Environment & Urbanization

World leading environmental and urban studies journal

Urban Disaster Resilience: New Dimensions from International Practice in the Built Environment

Author(s): 
David Sanderson, Jerold S Kayden, Julia Leis (editors)

Publisher: 
Routledge

Pages: 
216

Year: 
2016

Stemming from the Design for Urban Disaster conference at Harvard University in 2014, Urban Disaster Resilience explores the concepts of “urban” and “disaster” within the framework of “resilience”. Across three sections, the book specifically looks at: Urban planning, design and cities; People, places, complex systems and regulation; and Urban markets, micro-enterprise, insurance and technology.

To start, David Sanderson illustrates the importance of a resilience perspective. He then outlines what is included in this aspirational paradigm, and concludes by considering the relevance of urban disaster resilience for humanitarian practice. Jerold S Kayden focuses on strengthening collaboration in urban disasters, identifying how the book speaks to both humanitarians and urban planners and designers, and details why these two distinct professional groups should collaborate to a greater degree both pre- and post-disaster events.   
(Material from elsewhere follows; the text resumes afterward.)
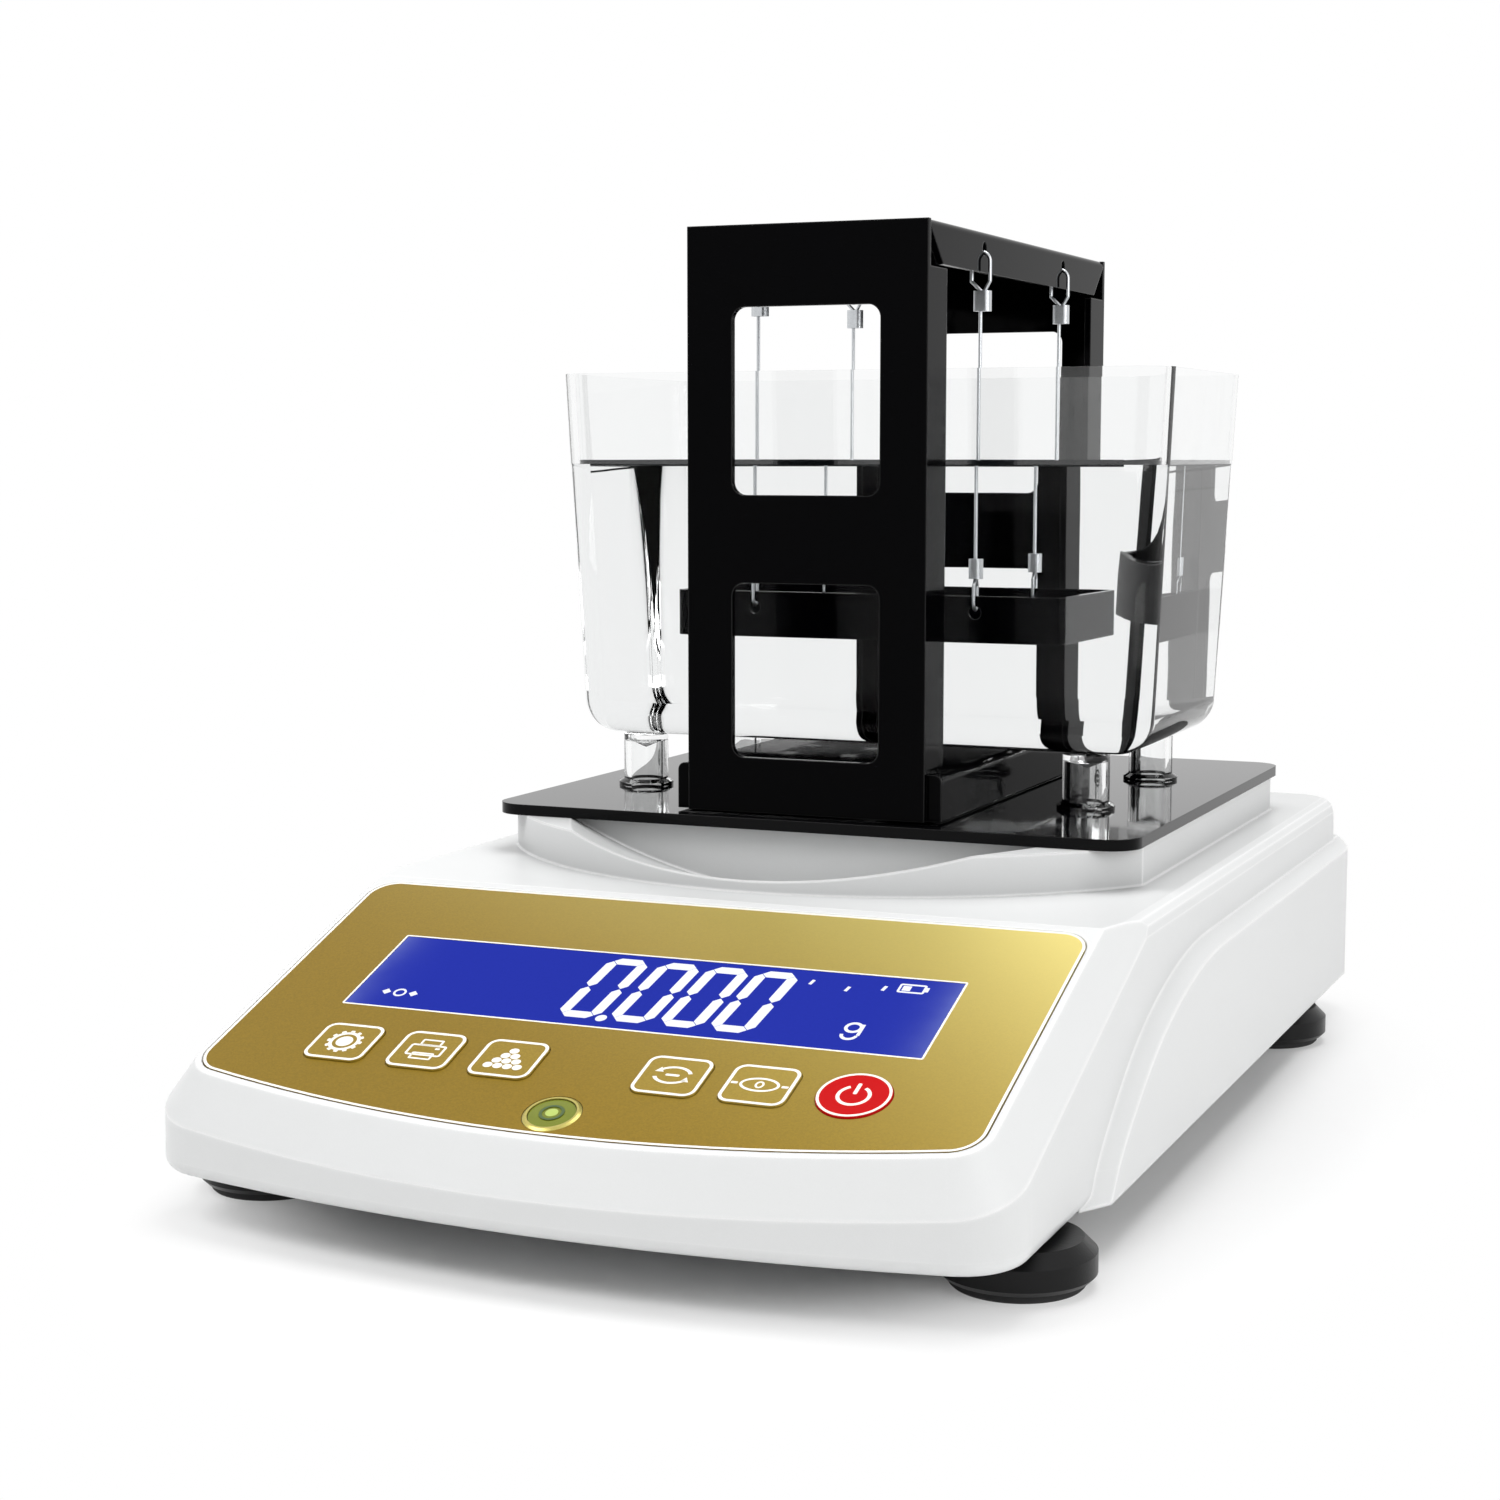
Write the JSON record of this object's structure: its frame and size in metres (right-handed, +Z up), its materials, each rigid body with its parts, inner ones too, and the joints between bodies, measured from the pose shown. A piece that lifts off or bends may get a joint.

Part 1 looks at urban planning, design and cities, and Chapter 1 commences by discussing designing resilient cities and neighbourhoods. After presenting the definition and characteristics of a resilient city grounded in planning and urban design concepts, it goes on to introduce a methodology for future visioning and back-casting aimed to facilitate city retrofitting. Chapter 2 then explores what benefits urban planning and design practices offer to post-disaster recovery efforts, namely through humanitarian action, to facilitate more developmental approaches. It also identifies the tensions between urban planning/design and humanitarian approaches and highlights the importance of how we conceive the city. Chapter 3 analyses the recovery process following Chile’s earthquake and tsunami in 2010, and identifies seven lessons from the Ministry of Housing and Urban Planning’s housing and urban recovery programmes. To conclude Part 1, Chapter 4 explores the concept and potential of resilience building in fragile cities within conflict-affected countries that have heightened vulnerability to disasters and violence (page 77).
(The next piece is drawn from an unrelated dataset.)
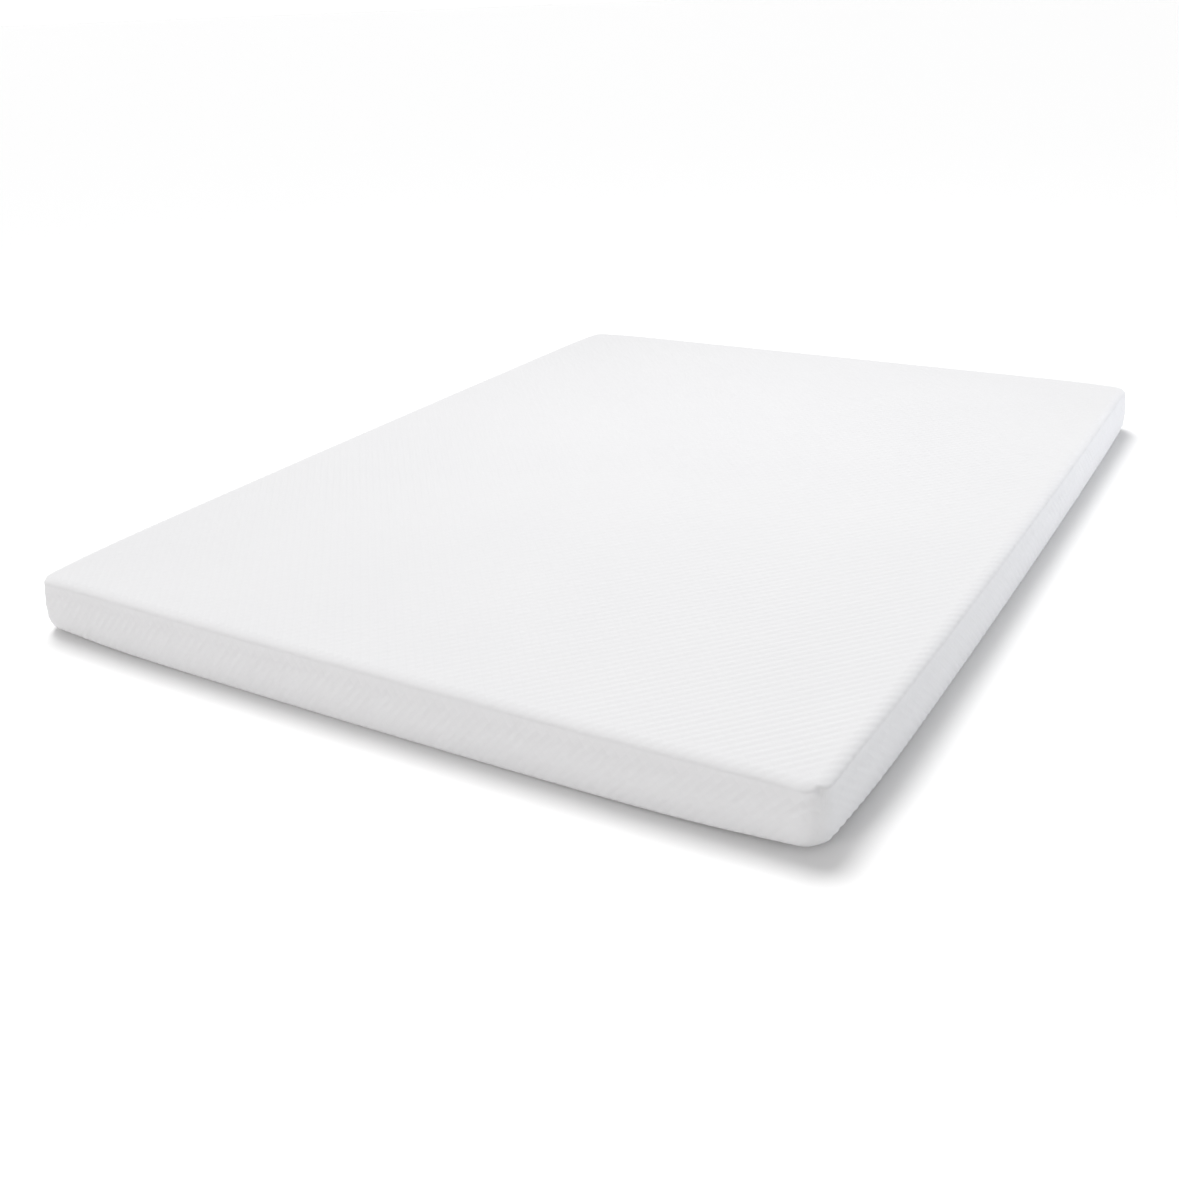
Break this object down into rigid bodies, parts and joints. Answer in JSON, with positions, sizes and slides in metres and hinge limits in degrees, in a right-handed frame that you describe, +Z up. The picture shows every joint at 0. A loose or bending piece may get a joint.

Part 2 turns to people, places, complex systems and regulation. To start, Chapter 5 looks at Bangkok’s 2011 flood and uses a morphological and complex adaptive systems approach to resilience in order to draw lessons about urban disaster resilience building among low-income neighbourhoods. It argues this approach puts people at the centre of resilience and also highlights how the built form interacts with three complex adaptive systems: economic, governance, and social (page 100). Chapter 6 discusses Tacloban in the Philippines to explore the housing, land and property (HLP) issues that developed in the response to Typhoon Haiyan in 2013. Here the authors identify four key points to help integrate HLP into the recovery process. Following on, Chapter 7 explores how post-disaster reconstruction affects long-term resilience based upon case study research in 10 developing nations with reconstruction going back between 4 and 35 years (page 121). Specifically, it asks how urban housing and the urban poor can be made more resilient, and also what the implications of resilience are for urban reconstruction. Chapter 8 concludes Part 2 by emphasising the importance of building resilient place identity through planning and urban design during a post-conflict recovery process (page 132). In particular it assesses the impact of Kurdish place identity in Erbil, Iraq, which has experienced two key spatial changes – displacement and reconstruction – following Iraq’s conflict and political instability.
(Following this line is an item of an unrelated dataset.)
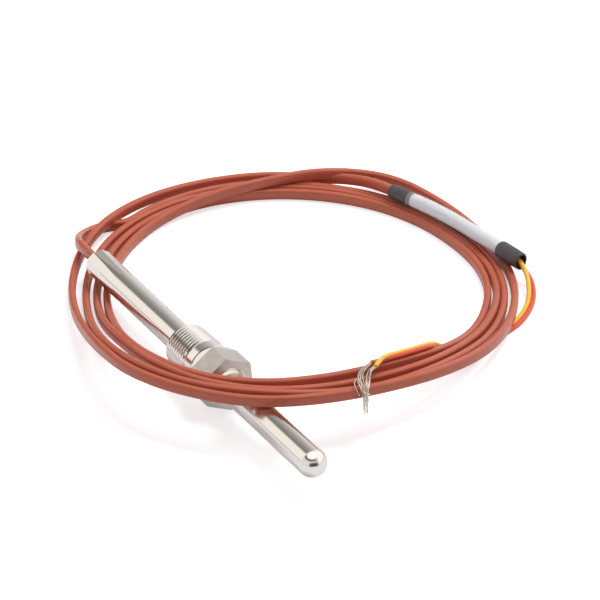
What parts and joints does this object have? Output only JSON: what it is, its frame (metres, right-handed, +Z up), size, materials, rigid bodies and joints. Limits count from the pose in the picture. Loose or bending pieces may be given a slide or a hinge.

Part 3 finally discusses urban markets, micro-enterprise, insurance and technology. Chapter 9 draws upon two case studies of post-disaster response in Haiti and the Philippines to assess the benefits of using market-sensitive and market-supportive interventions in response and recovery programming (page 149). It emphasises the need to include market analysis throughout humanitarian aid projects. Chapter 10 then offers four main lessons from the positive reconstruction process of the Iron Market in Haiti following the devastating earthquake of 2010. It illustrates how a private sector company, the phone company Digicel, played a powerful role in the reconstruction process, and highlights the social and economic ramifications of this. Chapter 11 considers how disaster insurance schemes may be used to build urban resilience. It specifically examines the All India Disaster Mitigation Institute’s Afat Vimo programme, which links to recovery and disaster preparedness and offers micro-insurance to small urban enterprises (pages 175 to 179). To end, Chapter 12 evaluates “humanitarian hybrids”, in order words practices that are infused with new technologies and emerge from the convergence of scientific and humanitarian practices (page 189).

The book concludes with an epilogue by Julia Leis. In this, Leis reviews resilience at the city level and considers the challenges that disaster risk reduction faces, especially in relation to participation, markets and local economies, scenario planning, and technology.